__WORK TO COMPLETE__. Check every line of the entries for "parts", and copy the lines that hold it.

__MATERIAL__.
::::
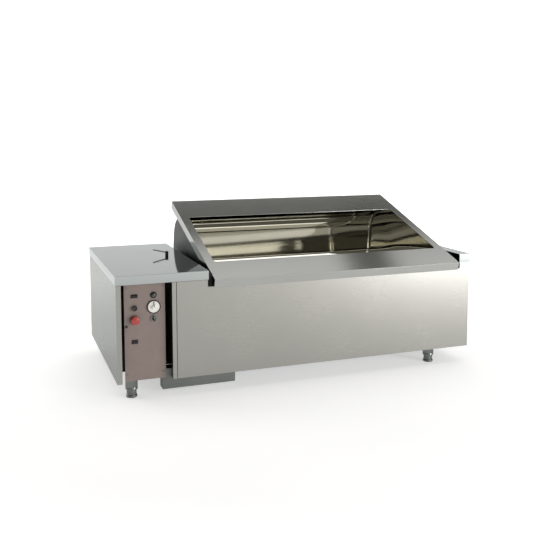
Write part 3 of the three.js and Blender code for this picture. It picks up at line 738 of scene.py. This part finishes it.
::::
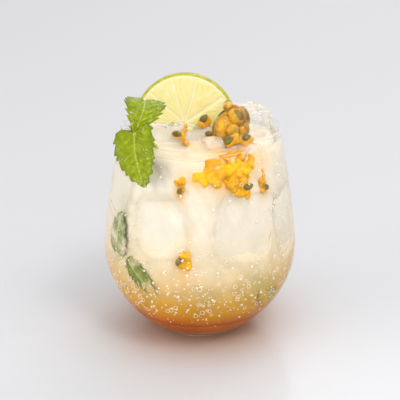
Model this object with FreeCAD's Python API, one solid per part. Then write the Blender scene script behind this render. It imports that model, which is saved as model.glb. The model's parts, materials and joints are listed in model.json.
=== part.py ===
::::
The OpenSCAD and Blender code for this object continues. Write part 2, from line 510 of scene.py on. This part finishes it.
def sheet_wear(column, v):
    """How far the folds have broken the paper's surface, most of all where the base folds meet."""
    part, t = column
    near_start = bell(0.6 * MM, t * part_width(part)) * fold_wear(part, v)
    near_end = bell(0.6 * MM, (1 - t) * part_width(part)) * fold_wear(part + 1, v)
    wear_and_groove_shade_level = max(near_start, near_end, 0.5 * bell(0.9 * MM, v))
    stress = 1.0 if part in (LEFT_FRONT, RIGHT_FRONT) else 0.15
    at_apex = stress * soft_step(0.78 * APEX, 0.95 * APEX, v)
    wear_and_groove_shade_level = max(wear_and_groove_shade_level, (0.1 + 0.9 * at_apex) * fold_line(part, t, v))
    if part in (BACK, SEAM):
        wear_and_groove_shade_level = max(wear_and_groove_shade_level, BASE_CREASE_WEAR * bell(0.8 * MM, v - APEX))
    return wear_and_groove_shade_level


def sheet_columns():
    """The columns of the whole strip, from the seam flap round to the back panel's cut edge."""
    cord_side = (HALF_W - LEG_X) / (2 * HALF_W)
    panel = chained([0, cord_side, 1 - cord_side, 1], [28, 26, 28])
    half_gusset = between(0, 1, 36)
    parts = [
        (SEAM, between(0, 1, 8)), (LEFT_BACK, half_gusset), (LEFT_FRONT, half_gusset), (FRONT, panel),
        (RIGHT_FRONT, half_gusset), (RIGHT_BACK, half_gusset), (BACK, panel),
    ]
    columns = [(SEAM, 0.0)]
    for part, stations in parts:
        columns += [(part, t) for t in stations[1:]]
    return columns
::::
__COMPLETED TASK__.
Model this object with FreeCAD's Python API, one solid per part. Then write the Blender scene script behind this render. It imports that model, which is saved as model.glb. The model's parts, materials and joints are listed in model.json.
    parts = [
    for part, stations in parts:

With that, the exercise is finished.